Two other paid organizers, Laura Mitchell and John Ramsburg, are helping Elgie coordinate the volunteer-based GOTV effort. MoveOn.org boasts more than 6,000 members in the Asheville area and a total of about 11,000 in the district, says Elgie. Statewide, the group claims 63,480 members. So far, he says, hundreds of local members have signed up to call other members in the Carolinas, Tennessee and Virginia. Beyond unseating Taylor, the plan is to have MoveOn’s 3.3 million members nationally make 5 million calls before Election Day, Elgie explains, hoping to get identified progressive voters to the polls in the 29 other districts where Republican incumbents are deemed most vulnerable.

“In midterm elections, voter turnout is typically around 33 percent,” he notes. “So we feel that our 5 million phone calls will make the difference in races that will likely be decided by only thousands of votes.”

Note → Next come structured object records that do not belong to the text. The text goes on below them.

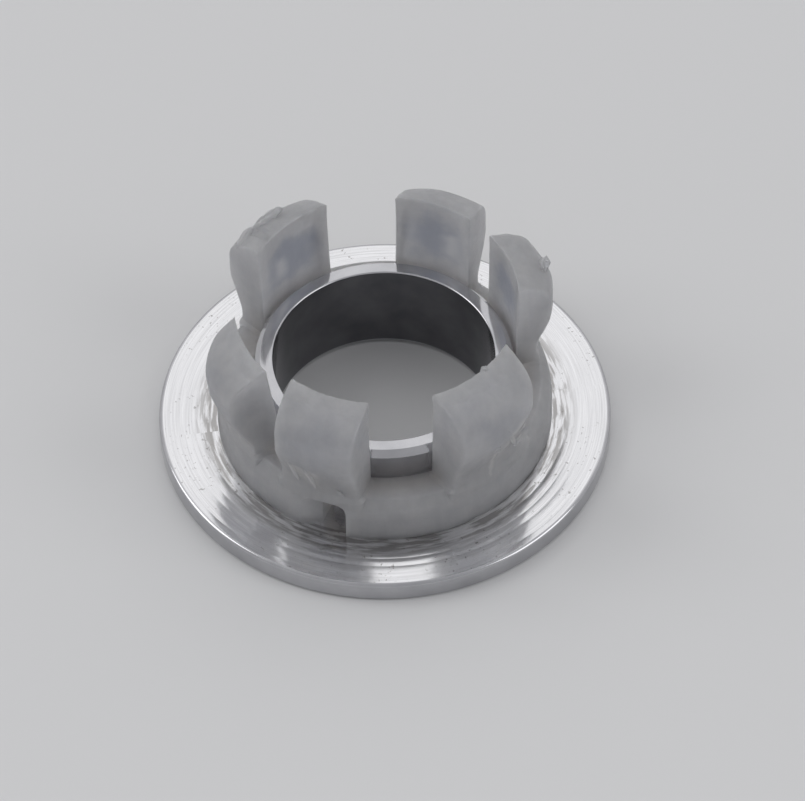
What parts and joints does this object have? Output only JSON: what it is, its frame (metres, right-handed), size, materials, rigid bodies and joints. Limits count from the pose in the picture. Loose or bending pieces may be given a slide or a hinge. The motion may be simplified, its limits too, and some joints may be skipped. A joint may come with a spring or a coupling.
{
  "type": "basin overflow trim ring",
  "caption": "Round metal trim ring with a collar and a barbed plastic snap-in clip, for the overflow hole of a wash basin.",
  "frame": {"origin": "centre of the front face of the flange, which lies on the floor", "axes": "+Z along the ring's axis from the front face towards the finger tips, +Y through the middle of one of the wide gaps between fingers"},
  "size_m": [0.03, 0.03, 0.0127],
  "materials": {
    "plated_metal": "bright plated turning, fine lathe rings on the back of the flange",
    "clip_plastic": "natural milky translucent moulding, satin"
  },
  "bodies": {
    "root": {"flange_ring": "plated_metal", "clip_ring": "clip_plastic"}
  },
  "joints": []
}
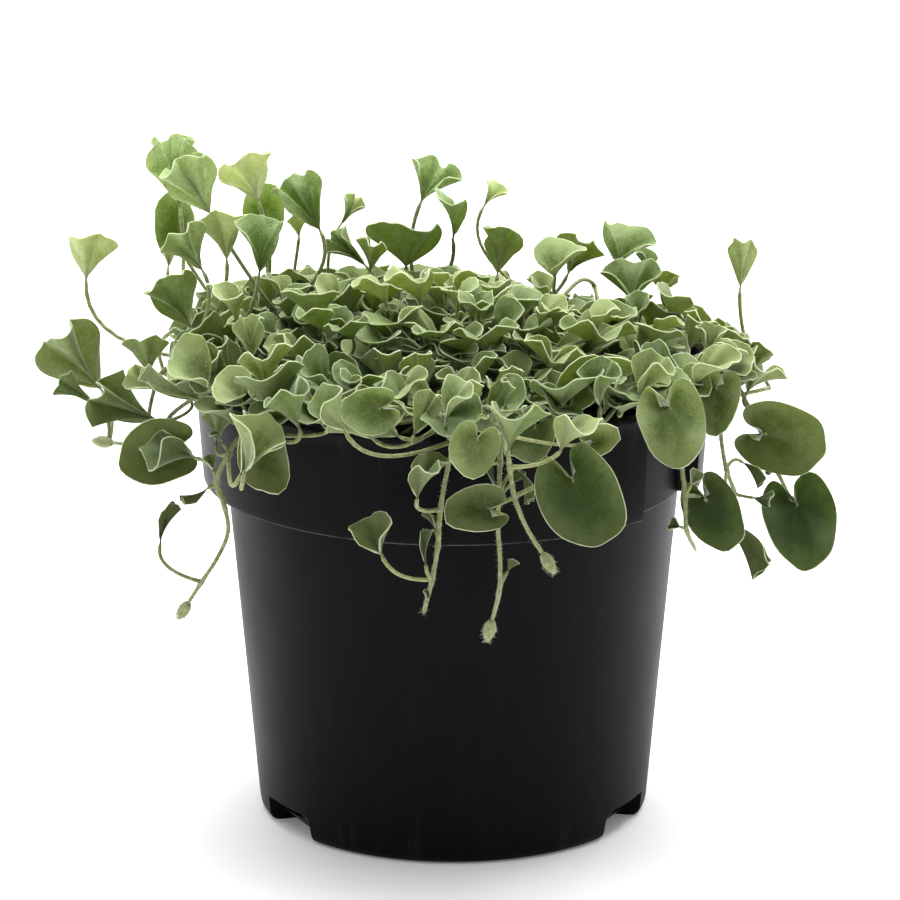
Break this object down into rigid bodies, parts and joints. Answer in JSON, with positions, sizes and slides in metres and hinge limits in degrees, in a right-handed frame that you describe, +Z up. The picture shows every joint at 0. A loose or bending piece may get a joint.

And though some more left-leaning Democrats have been less than thrilled with Shuler, Elgie says his group is focusing first on achieving a Democratic majority in Congress. If more conservative Democrats such as Shuler fail to live up to MoveOn’s ideals, “then next time we’ll find somebody who will,” he says.

MoveOn.org was created nearly eight years ago to urge Congress to censure rather than impeach President Bill Clinton and, literally, “move on” to what the group maintained were more important matters. Since then, it has become a significant political player and a frequent target of right-wing criticism.

However, the reaction to the local office has been nothing but positive so far, Elgie says. “MoveOn, as far as I’m concerned, is the most important and positive political force in America today,” he says, referring to the group’s grassroots approach to politics. “All our initiatives are generated by our members and their wants. They’re surveyed. And right now they’ve said they want universal health care, maternity leave, environmental protections; they want us out of the Iraq War. And they want electoral reform. They want to feel that their votes are counted and that they matter.”

The office is open weekdays from 9 a.m. to 9 p.m., and weekends from 11 a.m. to 7 p.m. Locals can drop by to sign up as members and volunteer if they wish, or they can sign up online at www.moveon.org and make calls from home. The Web site also enables people to donate funds directly to individual candidates, or up to $5,000 per person for the group’s own various political initiatives.

— Hal Millard

Calling all disc golfers

Disc golfers, forest frequenters and the general public can get a firsthand look at the nearly complete Richmond Hill disc-golf course and have a chance to get a word in concerning its final form.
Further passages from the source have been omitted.